1:58 – Since editing this video, I’ve realized that I wasn’t as far off as I thought. Salwald literally does mean a forest of Sal trees (Wald meaning “forest”). The subtitle here contains an error on my part. The shala tree is also known as a sal tree, making this a pretty straightforward translation.

2:06 – “Salt” in German is Salz. It was an educated guess. But alas, much like people, not all educated guesses are intelligent.

2:22 – Words having to do with food will never come easily to me.

2:27 – Confident! But wrong. I would’ve fooled me. “He woke up” would have been “wachte Siddhartha auf,” NOT “wuchs Siddhartha auf.”

2:36 – I still don’t understand what this falcon business is.

3:02 – “Brahmin” is more of a title than a name, I now realize…

3:49 – I should have paid closer attention to the previous week’s episode! Then I would have noticed how Tobi called Christmas Eve Heiliger Abend, or “holy (sacred) night”.

3:56 – And I chose this book because I remembered it being fairly straightforward in English.

4:01 – One of the translations offered by dict.leo.org is in fact “washing”! So I got the gist of it… just not the fancy definition.

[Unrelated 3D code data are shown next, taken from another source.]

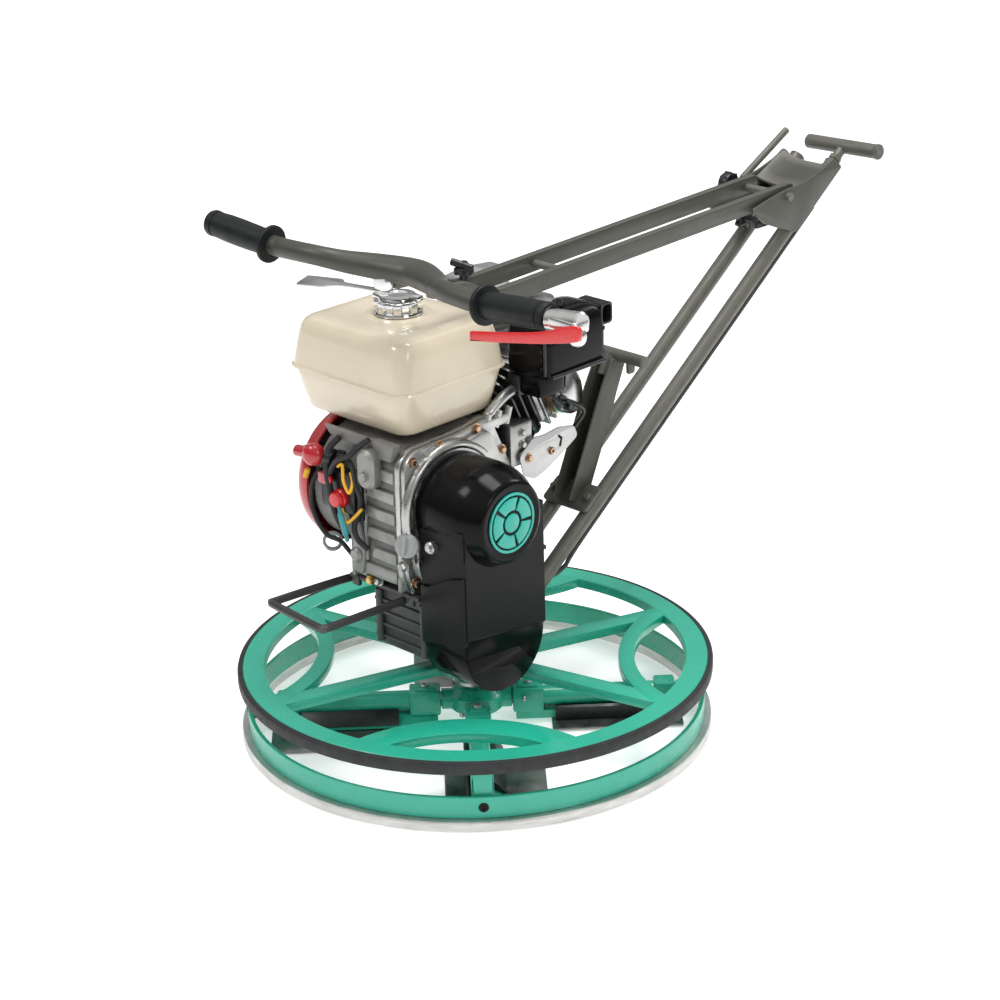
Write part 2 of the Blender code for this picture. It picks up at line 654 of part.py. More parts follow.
def make_tank(cap_body):
    """Pressed tank, widest at its seam, with a filler hole under the cap."""
    x, y = TANK_MIDDLE

    def tapered(name, shrink, bottom, top):
        sections = ((bottom, 0.084, 0.070), (TANK_SEAM_Z, 0.105, 0.091), (top, 0.084, 0.070))
        return loft(name, [(z, rounded_rectangle(half_x - shrink, half_y - shrink, 0.026, TANK_MIDDLE, 2))
                           for z, half_x, half_y in sections])

    low, high = TANK_Z
    tank = tapered("fuel_tank", 0, low, high)
    finish(tank, "cream_tank")
    cut(tank, tapered("tank_room", TANK_WALL, low + TANK_WALL, high - TANK_WALL))
    cut(tank, rod("tank_filler", "Z", 0.510, 0.540, 0.021, (x - 0.002, y + 0.006), sides=8))
    skirt = turned("fuel_cap", [(0.030, 0.5520), (0.030, 0.5310), (0.0225, 0.5310), (0.0225, 0.5355),
                                (0.0, 0.5355), (0.0, 0.5550), (0.022, 0.5550)], 24, (x - 0.002, y + 0.006, 0))
    finish(skirt, "chrome", cap_body)


RECOIL_X = (-0.180, -0.1505)
FAN_R = 0.090
ROPE_X = -0.157
ROPE_Z = 0.372
GRIP_Y = -0.141


def make_recoil(reel_body, grip_body):
    """Red fan housing, open towards the flywheel, with the starter's reel and pull grip."""
    low, high = RECOIL_X
    wall = 0.003
    shell = rod("recoil_housing", "X", low, high, FAN_R, (CRANK_Y, CRANK_Z), sides=40)
    finish(shell, "red_paint")
    cut(shell, rod("recoil_room", "X", low + wall, high + 0.01, FAN_R - wall, (CRANK_Y, CRANK_Z), sides=40))
    cut(shell, rod("recoil_slot", "Y", -0.20, -0.10, 0.0055, (ROPE_X, ROPE_Z), sides=16))
    reel = turned("starter_reel", [(0.036, -0.1695), (0.036, -0.1755), (0.0, -0.1755), (0.0, -0.1695)],
                  24, (0, CRANK_Y, CRANK_Z), "X")
    finish(reel, "black_plastic", reel_body)
    grip = rod("starter_grip", "X", ROPE_X - 0.005, -0.112, 0.0135, (GRIP_Y, ROPE_Z), sides=20)
    finish(grip, "red_paint", grip_body)
    join(grip, rod("starter_rope", "Y", GRIP_Y, -0.112, 0.0030, (ROPE_X, ROPE_Z), sides=10))


SWITCH_AT = (-0.092, 0.322)     # X and Z of the switch and of the fuel lever's pivot
FUEL_LEVER_AT = (-0.118, 0.3445)


def make_engine_trim(switch_body, lever_body):
    filter_box = box("air_cleaner", (-0.012, 0.080, 0.452), (0.062, 0.187, 0.530), 0.006)
    finish(filter_box, "black_plastic")
    muffler = box("muffler", (-0.160, 0.100, 0.466), (-0.060, 0.186, 0.546), 0.012)
    finish(muffler, "bright_sheet")
    cut(muffler, box("muffler_room", (-0.158, 0.102, 0.468), (-0.062, 0.184, 0.544), 0.010))
    cut(muffler, rod("muffler_outlet", "X", -0.170, -0.150, 0.011, (0.143, 0.490), sides=16))
    front = CONTROL_Y - GAP
    x, z = SWITCH_AT
    switch = rod("engine_switch", "Y", front - 0.014, front, 0.012, (x, z), sides=16)
    finish(switch, "red_paint", switch_body)
    x, z = FUEL_LEVER_AT
    lever = box("fuel_lever", (x - 0.006, front - 0.010, z - 0.008), (x + 0.018, front, z + 0.008), 0.002)
    finish(lever, "red_paint", lever_body)


# ---------------------------------------------------------------- handle
def make_lower_handle():
    """Two straight tubes from the bed plate up to the fold bracket, and the lifting post."""
    for side, name in ((-1, "lower_tube_left"), (1, "lower_tube_right")):
        x = side * TUBE_X
        low = Vector((x, TUBE_LOW.y, TUBE_LOW.z))
        top = Vector((x, TUBE_TOP.y, TUBE_TOP.z))
        pipe = finish(tube(name, [low, top], TUBE_R, 2), "grey_paint")
        beyond = tube_direction() * 0.01
        cut(pipe, tube(name + "_bore", [low - beyond, top + beyond], TUBE_R - TUBE_WALL, 2))

    post = bar_between("lifting_post", (0, 0.178, 0.250), (0, 0.258, 0.424), 0.030, 0.034)
    finish(post, "grey_paint", smooth=False)
    room = bar_between("post_room", (0, 0.190, 0.240), (0, 0.262, 0.412), 0.025, 0.034)
    room.location.y += 0.006
    cut(post, room)
    join(post, rod("post_bar", "X", -0.036, 0.058, 0.008, (0.262, 0.428), sides=12))
    along = tube_direction()
    lift = Vector((0, -along.z, along.y)) * (TUBE_R + GAP + 0.003)
    foot = TUBE_LOW + along * 0.128 + lift
    join(post, bar_between("post_foot", foot, foot + along * 0.040, 2 * TUBE_X + 0.024, 0.006))
    drop = Vector((TUBE_X, 0.008, -0.0165))
    cable = [TUBE_TOP + drop - tube_direction() * 0.060, TUBE_TOP + drop - tube_direction() * 0.300,
             TUBE_LOW + drop + tube_direction() * 0.120, (0.022, 0.140, 0.172), (0.006, 0.108, 0.158),
             (0.0, 0.088, 0.156)]
    finish(tube("pitch_cable", smooth_route(cable, 5), 0.0030, 2), "black_rubber")

    loop = [(-0.008, -0.093, 0.2003), (-0.012, -0.130, 0.2003), (-0.019, -0.226, 0.2003),
            (-0.027, -0.2335, 0.2003), (-0.121, -0.2245, 0.2003), (-0.1285, -0.216, 0.2003),
            (-0.114, -0.110, 0.2003), (-0.098, -0.075, 0.2003), (-0.096, -0.045, 0.2003)]
    finish(tube("carry_loop", loop, 0.0052, 2), "grey_paint")


def make_fold_bracket(knob_body, lock_body):
    """Two cheek plates and the cradle between them hold the fold hinge."""
    cheeks = []
    outline = [(0.676, 0.5965), (0.6577, 0.6122), (0.6395, 0.6030), (0.594, 0.5905), (0.560, 0.5895),
               (0.530, 0.5850), (0.490, 0.5770), (0.509, 0.5544), (0.541, 0.5407), (0.580, 0.5258)]
    for side in (-1, 1):
        x = side * 0.0425
        cheeks.append(plate(f"cheek_{side}", outline, "X", x - 0.002, x + 0.002))
    bracket = cheeks[0]
    bracket.name = "fold_bracket"
    finish(bracket, "grey_paint", smooth=False)
    cradle = bar_between("cradle", (0, 0.600, 0.5800), (0, 0.644, 0.5970), 0.085, 0.003)
    join(bracket, cheeks[1], cradle)
    pin = rod("fold_pin", "X", -0.0510, 0.0510, 0.0055, (FOLD_Y, FOLD_Z), sides=16)
    finish(pin, "chrome")
    pin_hole = rod("pin_hole", "X", -0.06, 0.06, 0.0058, (FOLD_Y, FOLD_Z), sides=16)
    cut(bracket, pin_hole)
    knob = turned("fold_knob", [(0.017, -0.0515), (0.019, -0.056), (0.017, -0.066), (0.0, -0.066),
                                (0.0, -0.0515)], 16, (0, FOLD_Y, FOLD_Z), "X")
    finish(knob, "black_plastic", knob_body)
    lock = tube("fold_lock_lever", [(-0.0560, 0.588, 0.5830), (-0.0560, 0.680, 0.6310)], 0.0048, 2)
    finish(lock, "grey_paint", lock_body)
    join(lock, rod("lock_pivot", "X", -0.0570, -0.0448, 0.0040, (0.588, 0.5830), sides=12))


def tube_direction():
    return (TUBE_TOP - TUBE_LOW).normalized()


def make_pitch_handle(body):
    """T-handle on a screw rod in the end of the right-hand tube; it pulls the pitch cable."""
    along = tube_direction()
    start = Vector((TUBE_X, TUBE_TOP.y, TUBE_TOP.z)) + along * 0.0008
    middle = start + along * 0.030
    stem = tube("pitch_handle", [start, middle], 0.0070, 2)
    finish(stem, "grey_paint", body)
    across = Vector((1, 0, 0))
    up = along.cross(across)
    roll = math.radians(-3)
    bar_way = (across * math.cos(roll) + up * math.sin(roll)).normalized()
    half = 0.063
    join(stem, tube("pitch_bar", [middle - bar_way * half, middle + bar_way * half], 0.0098, 2))


def make_upper_handle(body, dead_man_body, throttle_body):
    """Two flat bars from the fold hinge and the bent handlebar across their ends."""
    for side, name in ((-1, "upper_bar_left"), (1, "upper_bar_right")):
        x = side * BAR_X
        bar = plate(name, BAR_OUTLINE, "X", x - BAR_W / 2, x + BAR_W / 2)
        finish(bar, "grey_paint", body, smooth=False)
        cut(bar, rod(name + "_hole", "X", x - 0.02, x + 0.02, 0.0059, (FOLD_Y, FOLD_Z), sides=16))

    half = [(0.0, -0.078, 0.6165), (0.040, -0.092, 0.6190), (0.080, -0.116, 0.624), (0.110, -0.134, 0.630),
            (0.145, -0.1395, 0.6305), grip_point(0.176)]
    left = [(-x, y, z) for x, y, z in half[:0:-1]]
    middle = smooth_route([*left, *half], 3)
    route = [Vector(grip_point(-0.287)), *middle, Vector(grip_point(0.2915))]
    swell = [1.0 + 0.30 * max(0.0, 1 - abs(p.x) / 0.11) for p in route]
    bar = tube("handlebar", route, BAR_R, 2, swell)
    finish(bar, "grey_paint", body)
    join(bar, box("throttle_bracket", (-0.046, -0.104, 0.5938), (-0.026, -0.089, 0.6160)))
    beyond = 0.01
    room = [route[0] + (route[0] - route[1]).normalized() * beyond, *route,
            route[-1] + (route[-1] - route[-2]).normalized() * beyond]
    cut(bar, tube("handlebar_bore", room, BAR_R - TUBE_WALL, 2, [swell[0], *swell, swell[-1]]))
    for side, name, inner, outer in ((-1, "left_grip", 0.186, 0.2915), (1, "right_grip", 0.178, 0.2890)):
        grip = tube(name, [grip_point(side * inner), grip_point(side * outer)], GRIP_R, 3)
        finish(grip, "black_rubber", body)
        join(grip, tube(name + "_flange", [grip_point(side * inner), grip_point(side * (inner + 0.005))], 0.0235, 3))
        bore_end = 0.2875 if side < 0 else 0.330
        cut(grip, tube(name + "_bore", [grip_point(side * (inner - 0.01)), grip_point(side * bore_end)], 0.0125, 2))

    clamp = box("lever_clamp", (0.2925, -0.1640, 0.632), (0.3450, -0.134, 0.6575), 0.003)
    finish(clamp, "chrome", body)
    lever = plate("dead_man_lever", [(0.192, 0.5990), (0.236, 0.6065), (0.298, 0.6185), (0.343, 0.6290),
                                     (0.362, 0.6350), (0.362, 0.6520), (0.348, 0.6500), (0.2975, 0.6315),
                                     (0.236, 0.6185), (0.192, 0.6105)],
                  "Y", -0.1775, -0.1655)
    finish(lever, "red_paint", dead_man_body, smooth=False)
    throttle = plate("throttle_lever", [(-0.030, -0.0885), (-0.060, -0.092), (-0.125, -0.122), (-0.135, -0.146),
                                        (-0.118, -0.150), (-0.050, -0.112), (-0.026, -0.104)],
                     "Z", 0.5905, 0.5935)
    finish(throttle, "bright_casting", throttle_body, smooth=False)


def grip_point(x):
    """A point on the straight, slightly raised end of the handlebar at a given X."""
    share = (abs(x) - 0.187) / (0.300 - 0.187)
    return (x, -0.139 - 0.007 * share, 0.630 + 0.011 * share)


# ---------------------------------------------------------------- assembly
def build():
    rotor = empty("rotor_body", (0, 0, 0), MACHINE_EMPTY)
    collar = empty("pitch_collar_body", (0, 0, COLLAR_Z[0]), MACHINE_EMPTY)
    yoke = empty("pitch_yoke_body", YOKE_PIVOT, MACHINE_EMPTY)
    worm = empty("worm_body", (0, CRANK_Y, WORM_Z), MACHINE_EMPTY)
    crank = empty("crank_body", (0, CRANK_Y, CRANK_Z), MACHINE_EMPTY)
    x, y = TANK_MIDDLE
    cap = empty("fuel_cap_body", (x - 0.002, y + 0.006, 0.535), MACHINE_EMPTY)
    reel = empty("starter_reel_body", (-0.170, CRANK_Y, CRANK_Z), MACHINE_EMPTY)
    grip = empty("starter_grip_body", (ROPE_X, GRIP_Y, ROPE_Z), MACHINE_EMPTY)
    switch = empty("engine_switch_body", (SWITCH_AT[0], CONTROL_Y, SWITCH_AT[1]), MACHINE_EMPTY)
    fuel = empty("fuel_lever_body", (FUEL_LEVER_AT[0], CONTROL_Y, FUEL_LEVER_AT[1]), MACHINE_EMPTY)
    knob = empty("fold_knob_body", (-0.052, FOLD_Y, FOLD_Z), MACHINE_EMPTY)
    lock = empty("fold_lock_body", (-0.056, 0.588, 0.5830), MACHINE_EMPTY)
    pitch = empty("pitch_handle_body", (TUBE_X, TUBE_TOP.y, TUBE_TOP.z), MACHINE_EMPTY)
    upper = empty("upper_handle_body", (0, FOLD_Y, FOLD_Z), MACHINE_EMPTY)
    dead_man = empty("dead_man_body", (0.345, -0.1715, 0.640), MACHINE_EMPTY)
    throttle = empty("throttle_body", (-0.036, -0.096, 0.592), MACHINE_EMPTY)

    make_rings(rotor)
    make_spider(rotor)
    make_drive_shaft(rotor)
    make_blades(rotor)
    make_pitch_linkage(collar, yoke)
    make_guard()
    make_gearbox(worm)
    make_engine(crank)
    make_belt()
    make_belt_cover()
    make_tank(cap)
    make_recoil(reel, grip)
    make_engine_trim(switch, fuel)
    make_lower_handle()
    make_fold_bracket(knob, lock)
    make_pitch_handle(pitch)
    make_upper_handle(upper, dead_man, throttle)
    bpy.context.view_layer.update()


build()
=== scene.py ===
"""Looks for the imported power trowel: detailed pieces, procedural finishes, camera and light.

Lengths are metres.  Geometry is written in the machine's own frame: the rotor axis at X = Y = 0,
the floor at Z = 0, +X the belt-cover side and +Y the operator's side.  ORIGIN is where that
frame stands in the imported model.
"""

import json
import math

import bmesh
import bpy
from mathutils import Matrix, Vector


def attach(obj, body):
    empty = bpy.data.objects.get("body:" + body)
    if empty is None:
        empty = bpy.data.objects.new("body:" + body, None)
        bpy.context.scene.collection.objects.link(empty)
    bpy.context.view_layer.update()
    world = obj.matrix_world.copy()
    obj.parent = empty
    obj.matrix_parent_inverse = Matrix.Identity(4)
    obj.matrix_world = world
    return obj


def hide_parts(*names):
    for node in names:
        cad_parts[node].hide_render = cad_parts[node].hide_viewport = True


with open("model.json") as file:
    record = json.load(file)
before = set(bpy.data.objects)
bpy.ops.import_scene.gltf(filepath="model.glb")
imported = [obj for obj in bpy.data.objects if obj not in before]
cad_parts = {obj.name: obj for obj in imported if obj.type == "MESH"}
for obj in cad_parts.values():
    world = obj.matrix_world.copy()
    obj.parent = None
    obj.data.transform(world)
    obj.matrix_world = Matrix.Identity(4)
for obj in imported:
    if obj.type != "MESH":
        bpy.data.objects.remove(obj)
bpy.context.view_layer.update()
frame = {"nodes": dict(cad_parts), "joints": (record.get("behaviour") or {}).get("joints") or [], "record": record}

JOINTS = {joint["name"]: joint for joint in frame["joints"]}
SPIN_AT = JOINTS["rotor_spin"]["pos_m"]
ORIGIN = Vector((SPIN_AT[0], SPIN_AT[1], 0.0))


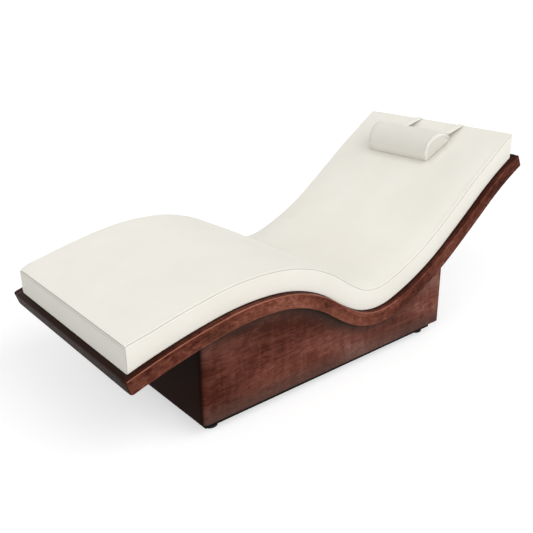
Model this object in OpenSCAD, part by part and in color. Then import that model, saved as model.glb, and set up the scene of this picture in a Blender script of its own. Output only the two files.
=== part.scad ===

So, how did I do? Here’s the full text, portions I misunderstood highlighted in red.

“Im Schatten des Hauses, in der Sonne des Flußufers bei den Booten, im Schatten des Salwaldes, im Schatten des Feigenbaumes wuchs Siddhartha auf, der schöne Sohn des Brahmanen, der junge Falke, zusammen mit Govinda, seinem Freunde, dem Brahmanensohn. Sonne bräunte seine lichten Schultern am Flußufer, beim Bade, bei den heiligen Waschungen, bei den heiligen Opfern.”

Of the 55 words found in these two sentences, I understood 42.5 of them, putting me at a comprehension rate of 77%. But seeing as my sample size was diminutive, and that statistic completely arbitrary in terms of what it says about my understanding, my recommendation is that you don’t read that previous sentence.

Here’s the text in English. It will give you an idea of just how comma-happy the German language really is:

“In the shade of the house, in the sunshine of the riverbank near the boats, in the shade of the Sal-wood forest, in the shade of the fig tree is where Siddhartha grew up, the handsome son of the Brahman, the young falcon, together with his friend Govinda, son of a Brahman. The sun tanned his light shoulders by the banks of the river when bathing, performing the sacred ablutions, the sacred offerings.”

Hesse is not amused.

5 Comments leave one →
  1. January 26, 2012 22:00

    I guess I should amend that to children and CLASSIC WORKS OF LITERATURE are difficult in foreign languages! You did great!! and HAHA re: Lernen to Read Show! yay Mickey😀

  2. Avital permalink
    January 27, 2012 10:20

    On my first day in Germany we went to the Berliner Dom and the tour guide kept referring to “der Heilige Geist.” It was probably the first German phrase I learned.

    • January 27, 2012 10:24

      Was that the same Dom that was across from an identical Dom called the Französischer Dom? Me and Patrick saw an awesome Bach concert in the Französischer Dom.

      • January 27, 2012 20:43

        No, the Berliner Dom is a cathedral near East Berlin that was bombed in WWII. I think you and Patrick went to the Gendarmenmarkt.